INPUT MATERIAL:
·····
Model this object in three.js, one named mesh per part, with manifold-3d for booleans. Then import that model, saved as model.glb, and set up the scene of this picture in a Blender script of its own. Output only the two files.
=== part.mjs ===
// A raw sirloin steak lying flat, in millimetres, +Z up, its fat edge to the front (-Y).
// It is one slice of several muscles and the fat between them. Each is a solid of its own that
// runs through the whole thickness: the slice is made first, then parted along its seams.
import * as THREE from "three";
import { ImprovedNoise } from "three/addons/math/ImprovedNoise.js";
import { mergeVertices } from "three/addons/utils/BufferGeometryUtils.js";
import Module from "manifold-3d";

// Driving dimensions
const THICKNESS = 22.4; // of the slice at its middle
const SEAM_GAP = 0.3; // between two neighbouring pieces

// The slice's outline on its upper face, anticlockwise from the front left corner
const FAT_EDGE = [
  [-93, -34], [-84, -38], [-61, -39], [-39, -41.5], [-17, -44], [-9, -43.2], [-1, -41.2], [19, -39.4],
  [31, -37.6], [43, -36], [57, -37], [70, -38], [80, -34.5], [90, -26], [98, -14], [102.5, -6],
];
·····
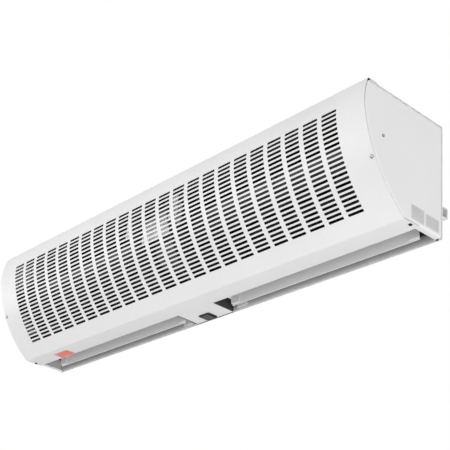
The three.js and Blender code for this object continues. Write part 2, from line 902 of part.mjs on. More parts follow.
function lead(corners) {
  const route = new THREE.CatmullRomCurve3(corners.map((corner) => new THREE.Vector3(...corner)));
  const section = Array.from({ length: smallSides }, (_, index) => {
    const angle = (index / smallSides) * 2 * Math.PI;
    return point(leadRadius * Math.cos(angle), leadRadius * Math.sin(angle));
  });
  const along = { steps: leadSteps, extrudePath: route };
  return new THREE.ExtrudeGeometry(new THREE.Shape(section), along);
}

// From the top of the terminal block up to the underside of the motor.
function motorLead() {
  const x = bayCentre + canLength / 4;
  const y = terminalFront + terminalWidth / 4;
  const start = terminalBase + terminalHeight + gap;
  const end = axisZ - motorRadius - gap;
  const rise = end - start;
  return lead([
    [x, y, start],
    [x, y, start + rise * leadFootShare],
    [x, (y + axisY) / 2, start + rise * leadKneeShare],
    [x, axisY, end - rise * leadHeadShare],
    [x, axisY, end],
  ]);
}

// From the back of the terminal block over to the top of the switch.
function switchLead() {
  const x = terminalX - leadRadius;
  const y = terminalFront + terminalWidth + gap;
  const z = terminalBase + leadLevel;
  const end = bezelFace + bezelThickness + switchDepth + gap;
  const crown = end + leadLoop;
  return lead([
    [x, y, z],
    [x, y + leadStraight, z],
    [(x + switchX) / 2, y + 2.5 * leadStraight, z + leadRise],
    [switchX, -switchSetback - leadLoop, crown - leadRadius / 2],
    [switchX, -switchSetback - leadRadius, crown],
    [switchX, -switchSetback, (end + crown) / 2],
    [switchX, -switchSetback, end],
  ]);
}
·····
WHAT IS BEING ASKED: Of the lines in the records, determine how many contain the word "object", and report that number alone.

WRITTEN ANSWER: 2